Whichever you choose, make your requirements clear and find a way to fairly judge participants. You will need to create a page on your website dedicated to the scholarship that lists entry requirements, deadlines, and how entrants will be judged and announced.
Then, it’s time to reach out to the Financial Aid offices at universities and ask them to list your scholarship for students. This website lists out all the U.S.-based universities. Include a link to your entry requirements and a few bullet points that clearly define what is required for entry. Make your job easier by collecting submissions via a Google form.
Once the deadline occurs, select a winner (or a few). Feature the winner on your blog and in a press release targeting your local markets and the student’s hometown.
4. Guest Blogging
Guest blogging has gotten a bad rap in recent years, but it’s still a tried and true link building tactic, as long as it’s done right. The right way to do guest posting is to create original, well-written content that’s tailored to the audience of the website you’re writing for. The wrong way to do guest blogging is to write one generic blog and submit it to tons of websites. Google hates that, and it’s a good way to get your site penalized.
However, thoughtfully finding websites with audiences that share interests with your own and writing a topic just for them is an excellent way to get your brand in front of potential customers and earn yourself a backlink.
A good way to find potential guest blogging targets is through competitive research. Research the backlinks of your competitors and reach out to the editors at those sites. Explain the background and expertise you bring (perhaps by highlighting press coverage or other sites that have published your content), and then suggest topics for their blog. Include one or two strategic backlinks within your content.
5. Sponsorship Opportunities
In most cases, buying links is an expensive way to hurt your SEO. Many spammy directory sites still offer links for purchase, despite Google explicitly stating that this is against the rules and could negatively impact your site’s rankings.

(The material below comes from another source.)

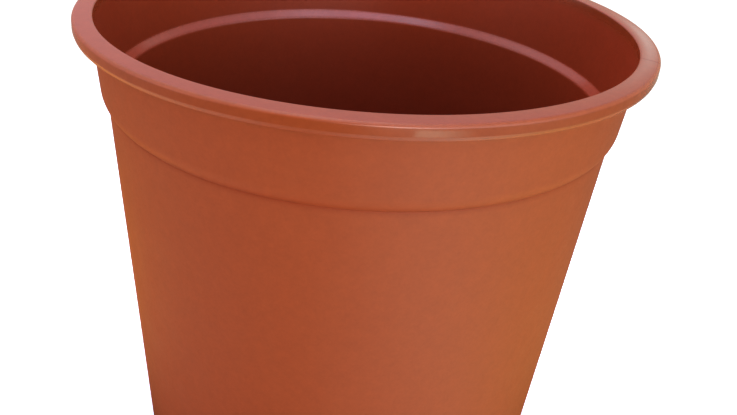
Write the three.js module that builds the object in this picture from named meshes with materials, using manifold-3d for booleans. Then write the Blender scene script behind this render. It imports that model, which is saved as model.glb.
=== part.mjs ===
// Round nursery pot, 28 cm across its rim and 24 cm tall, one injection-moulded piece of polypropylene.
//
// Frame: millimetres, +Z up, origin at the centre of the standing face, Z is the pot's axis of revolution.
// The group holds one mesh: a revolved profile with the drainage holes and the foot's drain grooves cut out.

import * as THREE from 'three';
import { mergeVertices } from 'three/addons/utils/BufferGeometryUtils.js';
import Module from 'manifold-3d';

// ---- driving dimensions (mm); R is a radius from the axis, Z a height above the standing face ----
const HEIGHT = 240;

const RIM_R = 140.1;           // outer corner of the rim
const RIM_INNER_R = 130.95;    // mouth of the pot, at the top of the rim
const RIM_PLATE = 2.0;         // thickness of the rim's flat top
const RIM_FILLET = 1.2;        // outer top edge
const MOUTH_FILLET = 0.9;      // inner top edge

const SKIRT_DROP = 6.5;        // top of the rim to the lower edge of the turned-down skirt
const SKIRT_INNER_R = 137.4;   // inside of the skirt, at its lower edge
const SKIRT_FLARE = 0.15;      // how much wider the inside of the skirt is at its top
const SKIRT_FILLET = 1.5;      // lower outer edge
const CHANNEL_COLLAR_FILLET = 0.9;  // corners of the channel between collar and skirt
const CHANNEL_SKIRT_FILLET = 0.6;

const COLLAR_TOP_R = 132.86;   // outer wall of the collar, carried up to z = HEIGHT
const COLLAR_SLOPE = 0.0997;   // loss of radius per mm going down the collar
const SHOULDER_TOP_Z = 205.0;  // where the collar starts to turn in
const SHOULDER_STEPS = 4;
const STEP_R = 126.2;          // sharp inside corner under the collar
const STEP_Z = 197.8;
const WALL_SLOPE = 0.0779;     // loss of radius per mm going down the lower wall

const LEDGE_TOP_R = 126.05;    // sloped ledge on the inner wall, behind the shoulder
const LEDGE_TOP_Z = 204.1;
const LEDGE_TOP_FILLET = 2.0;
const LEDGE_FOOT_R = 123.1;
const LEDGE_FOOT_Z = 199.2;
const LEDGE_FOOT_FILLET = 1.2;
const INNER_BASE_R = 109.1;    // inner wall carried down to the trough floor

const FLOOR = 2.2;             // floor thickness
const FLOOR_LIFT = 5.0;        // underside of the raised middle of the floor
const FOOT_INNER_R = 88.5;     // standing face runs from here out to the base edge
const TROUGH_INNER_R = FOOT_INNER_R + 1.7;  // trough inside the pot, above the foot
const FOOT_RAMP = 4.5;         // radial run of the slope from the foot up to the raised floor
const RAMP_TOP_FILLET = 1.5;
const RAMP_FOOT_FILLET = 1.2;
const BASE_EDGE_FILLET = 4.0;
const TROUGH_FILLET = 4.5;     // outer corner of the trough

const DRAIN_R = 5.5;           // drainage holes
const DRAIN_FACETS = 20;
const DRAIN_CUTTER = { length: 20, centreZ: 5 };
const OUTER_DRAINS = 8;
const OUTER_DRAIN_PITCH_R = 88.0;
const INNER_DRAINS = 4;
const INNER_DRAIN_PITCH_R = 42.0;

const GROOVES = 4;             // scooped drain grooves across the foot
const GROOVE_R = 14.0;
const GROOVE_DEPTH = 1.1;
const GROOVE_FACETS = 48;
const GROOVE_CUTTER = { length: 34, centreR: 100 };

const BODY_FACETS = 64;        // facets around the axis

// ---- profile, as points (radius, height) ----
const corner = (r, z, fillet = 0, steps = 0) => ({ point: new THREE.Vector2(r, z), fillet, steps });

// Points from centre + start to its place after turning by `angle` about the centre.
function arcPoints(centre, start, angle, steps) {
  const origin = new THREE.Vector2();
  return Array.from({ length: steps + 1 }, (_, k) => (
    start.clone().rotateAround(origin, angle * k / steps).add(centre)
  ));
}

// Replaces each corner that has a fillet by points on its tangent arc. The end corners have none.
function rounded(corners) {
  return corners.flatMap(({ point, fillet, steps }, i) => {
    if (!fillet) return [point];
    const toPrevious = corners[i - 1].point.clone().sub(point).normalize();
    const toNext = corners[i + 1].point.clone().sub(point).normalize();
    const halfAngle = Math.acos(toPrevious.dot(toNext)) / 2;
    const reach = fillet / Math.tan(halfAngle);
    const bisector = toPrevious.clone().add(toNext).normalize();
    const centre = point.clone().add(bisector.multiplyScalar(fillet / Math.sin(halfAngle)));
    const start = point.clone().addScaledVector(toPrevious, reach).sub(centre);
    const end = point.clone().addScaledVector(toNext, reach).sub(centre);
    let turn = Math.atan2(end.y, end.x) - Math.atan2(start.y, start.x);
    // take the short way round
    if (turn > Math.PI) turn -= 2 * Math.PI;
    if (turn < -Math.PI) turn += 2 * Math.PI;
    return arcPoints(centre, start, turn, steps);
  });
}

// Arc from the step's corner up to `top`, where it ends tangent to the collar wall.
function shoulderArc(step, top) {
  const chord = top.clone().sub(step);
  const wallAngle = Math.atan2(1, COLLAR_SLOPE);
  const halfTurn = wallAngle - Math.atan2(chord.y, chord.x);
  const radius = chord.length() / (2 * Math.sin(halfTurn));
  const inward = new THREE.Vector2(-Math.sin(wallAngle), Math.cos(wallAngle));
  const centre = top.clone().addScaledVector(inward, radius);
  return arcPoints(centre, step.clone().sub(centre), 2 * halfTurn, SHOULDER_STEPS);
}

function potProfile() {
  const collarR = (z) => COLLAR_TOP_R - COLLAR_SLOPE * (HEIGHT - z);
  const baseR = STEP_R - WALL_SLOPE * STEP_Z;
  const channelTop = HEIGHT - RIM_PLATE;
  const skirtBottom = HEIGHT - SKIRT_DROP;
  const step = corner(STEP_R, STEP_Z);
  const shoulderTop = corner(collarR(SHOULDER_TOP_Z), SHOULDER_TOP_Z);

  // underside, foot and outer wall up to the step
  const lower = rounded([
    corner(0, FLOOR_LIFT),
    corner(FOOT_INNER_R - FOOT_RAMP, FLOOR_LIFT, RAMP_TOP_FILLET, 1),
    corner(FOOT_INNER_R, 0, RAMP_FOOT_FILLET, 1),
    corner(baseR, 0, BASE_EDGE_FILLET, 3),
    step,
  ]);

  // collar, channel under the rim, skirt, top of the rim and the whole inside down to the axis
  const upper = rounded([
    shoulderTop,
    corner(collarR(channelTop), channelTop, CHANNEL_COLLAR_FILLET, 1),
    corner(SKIRT_INNER_R + SKIRT_FLARE, channelTop, CHANNEL_SKIRT_FILLET, 1),
    corner(SKIRT_INNER_R, skirtBottom),
    corner(RIM_R, skirtBottom, SKIRT_FILLET, 3),
    corner(RIM_R, HEIGHT, RIM_FILLET, 3),
    corner(RIM_INNER_R, HEIGHT, MOUTH_FILLET, 2),
    corner(LEDGE_TOP_R, LEDGE_TOP_Z, LEDGE_TOP_FILLET, 2),
    corner(LEDGE_FOOT_R, LEDGE_FOOT_Z, LEDGE_FOOT_FILLET, 1),
    corner(INNER_BASE_R, FLOOR, TROUGH_FILLET, 3),
    corner(TROUGH_INNER_R, FLOOR, RAMP_FOOT_FILLET, 1),
    corner(TROUGH_INNER_R - FOOT_RAMP, FLOOR_LIFT + FLOOR, RAMP_TOP_FILLET, 1),
    corner(0, FLOOR_LIFT + FLOOR),
  ]);

  // the shoulder supplies the points it shares with its neighbours
  const shoulder = shoulderArc(step.point, shoulderTop.point);
  return [...lower.slice(0, -1), ...shoulder, ...upper.slice(1)];
}

// ---- solids ----
const wasm = await Module();
wasm.setup();

// A closed geometry as a solid: shared vertices merged, collapsed faces dropped, faces pointing out.
function solid(geometry) {
  geometry.deleteAttribute('uv');
  geometry.deleteAttribute('normal');
  const merged = mergeVertices(geometry, 1e-4);
  const positions = merged.getAttribute('position').array;
  const indices = merged.getIndex().array;
  const triangles = [];
  const [a, b, c] = [new THREE.Vector3(), new THREE.Vector3(), new THREE.Vector3()];
  let volume = 0;
  for (let i = 0; i < indices.length; i += 3) {
    const [ia, ib, ic] = indices.subarray ? indices.subarray(i, i + 3) : indices.slice(i, i + 3);
    if (ia === ib || ib === ic || ic === ia) continue;
    triangles.push(ia, ib, ic);
    a.fromArray(positions, 3 * ia);
    b.fromArray(positions, 3 * ib);
    c.fromArray(positions, 3 * ic);
    volume += a.dot(b.cross(c)) / 6;
  }
  if (volume < 0) {
    for (let i = 0; i < triangles.length; i += 3) {
      [triangles[i + 1], triangles[i + 2]] = [triangles[i + 2], triangles[i + 1]];
    }
  }
  return new wasm.Manifold(new wasm.Mesh({
    numProp: 3,
    vertProperties: new Float32Array(positions),
    triVerts: new Uint32Array(triangles),
  }));
}

function toGeometry(manifold) {
  const mesh = manifold.getMesh();
  const geometry = new THREE.BufferGeometry();
  geometry.setAttribute('position', new THREE.BufferAttribute(mesh.vertProperties, 3));
  geometry.setIndex(new THREE.BufferAttribute(mesh.triVerts, 1));
  geometry.computeVertexNormals();
  return geometry;
}

// Upright cutter for one drainage hole.
function drainCutter(pitchR, angle) {
  const { length, centreZ } = DRAIN_CUTTER;
  return solid(new THREE.CylinderGeometry(DRAIN_R, DRAIN_R, length, DRAIN_FACETS)
    .rotateX(Math.PI / 2)
    .translate(pitchR * Math.cos(angle), pitchR * Math.sin(angle), centreZ));
}

// Cylinder lying along the radius, a flat facet on top, that scoops a groove out of the standing face.
function grooveCutter(angle) {
  const { length, centreR } = GROOVE_CUTTER;
  return solid(new THREE.CylinderGeometry(GROOVE_R, GROOVE_R, length, GROOVE_FACETS)
    .rotateZ(Math.PI / 2)
    .rotateX(Math.PI / GROOVE_FACETS)
    .translate(centreR, 0, GROOVE_DEPTH - GROOVE_R)
    .rotateZ(angle));
}

// Cutters evenly spaced about the axis; `offset` turns the ring by that fraction of its spacing.
function ring(count, offset, makeCutter) {
  return Array.from({ length: count }, (_, k) => makeCutter(2 * Math.PI * (k + offset) / count));
}

function potBody() {
  const blank = solid(new THREE.LatheGeometry(potProfile(), BODY_FACETS).rotateX(Math.PI / 2));
  const cutters = [
    // through the ramp of the foot
    ...ring(OUTER_DRAINS, 0, (angle) => drainCutter(OUTER_DRAIN_PITCH_R, angle)),
    // through the raised floor
    ...ring(INNER_DRAINS, 0.5, (angle) => drainCutter(INNER_DRAIN_PITCH_R, angle)),
    // a quarter of their spacing puts the grooves midway between outer holes
    ...ring(GROOVES, 0.25, grooveCutter),
  ];
  return cutters.reduce((body, cutter) => body.subtract(cutter), blank);
}

// ---- scene graph ----
const terracotta = new THREE.MeshStandardMaterial({
  color: new THREE.Color(0.62, 0.30, 0.18),
  roughness: 0.55,
  metalness: 0.0,
});

const pot = new THREE.Mesh(toGeometry(potBody()), terracotta);
pot.name = 'pot_body';

const group = new THREE.Group();
group.name = 'nursery_pot';
group.add(pot);

export default group;
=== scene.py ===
import math

import bmesh
import bpy
import numpy as np
from mathutils import Matrix, Vector


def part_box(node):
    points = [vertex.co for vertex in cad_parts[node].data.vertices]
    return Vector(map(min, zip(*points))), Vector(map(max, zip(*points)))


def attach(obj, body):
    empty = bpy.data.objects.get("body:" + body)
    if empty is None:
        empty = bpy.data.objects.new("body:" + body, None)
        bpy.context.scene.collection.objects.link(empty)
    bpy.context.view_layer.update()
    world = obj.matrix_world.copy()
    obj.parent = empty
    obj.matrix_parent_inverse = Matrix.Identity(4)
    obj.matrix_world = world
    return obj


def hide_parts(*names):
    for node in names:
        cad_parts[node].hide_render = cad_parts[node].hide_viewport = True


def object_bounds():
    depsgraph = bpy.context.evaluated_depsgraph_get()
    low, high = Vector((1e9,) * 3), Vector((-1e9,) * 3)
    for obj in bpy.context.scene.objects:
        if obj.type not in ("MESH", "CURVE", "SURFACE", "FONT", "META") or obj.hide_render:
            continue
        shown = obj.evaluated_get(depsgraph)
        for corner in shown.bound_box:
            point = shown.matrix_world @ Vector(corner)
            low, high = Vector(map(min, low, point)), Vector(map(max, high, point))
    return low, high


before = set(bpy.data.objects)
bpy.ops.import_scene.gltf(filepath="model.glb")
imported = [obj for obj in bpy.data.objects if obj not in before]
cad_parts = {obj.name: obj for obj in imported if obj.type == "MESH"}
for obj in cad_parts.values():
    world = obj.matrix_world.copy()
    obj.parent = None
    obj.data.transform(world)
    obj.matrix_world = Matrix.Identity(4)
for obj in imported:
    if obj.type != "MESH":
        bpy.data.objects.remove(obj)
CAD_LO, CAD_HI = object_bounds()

# The pot is one moulding. Its visual mesh is the CAD body's own profile with fine fillets, revolved at high
# resolution, with the moulding details that the faceted CAD solid leaves out. Profile lengths are in mm.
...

However, there is still one way to buy links that Google views as legitimate, and that’s through sponsorship opportunities.
- Are there industry conferences you can sponsor? Many basic sponsorship tiers include a link on the conference website.
- Seek out local community organizations where your office(s) are located. Do they recognize sponsors on their website?
- Are there charitable causes your board cares about? Sponsor them on a national or local level.
Like scholarship programs, sponsorships are an excellent way to build goodwill for your brand among your local community. They also increase your visibility and boost brand awareness with potential customers.
One drawback to this strategy is that you’ll have to renew your sponsorship on at least a seasonal or yearly basis, so keep that in mind when budgeting.
6. Case Studies and Testimonials
You probably already create case studies and gather testimonials to use as social proof on your own website. But have you ever considered providing one in return? Think about vendors you use and offer to be a subject for a case study or provide a testimonial on their website. They’ll be so grateful, they’ll have no problem giving you a backlink for your kind words.
You might even create a Trusted Partners section on your website, where you link to recommended vendors or client referrals. For example, if you provide UX consulting, you could link to marketing agencies, advertising firms, and copywriters you refer clients to. Then you can reach out to the highlighted partners and let them know to expect new customer traffic headed their way from your website. Many will return the favor with a link back to you.
When it comes to link building, the sooner you start, the better. More businesses are catching on to the value of link building, and you don’t want your competitors to steal your rankings out from under you. Get started with one of the tactics described above, and enjoy SEO success!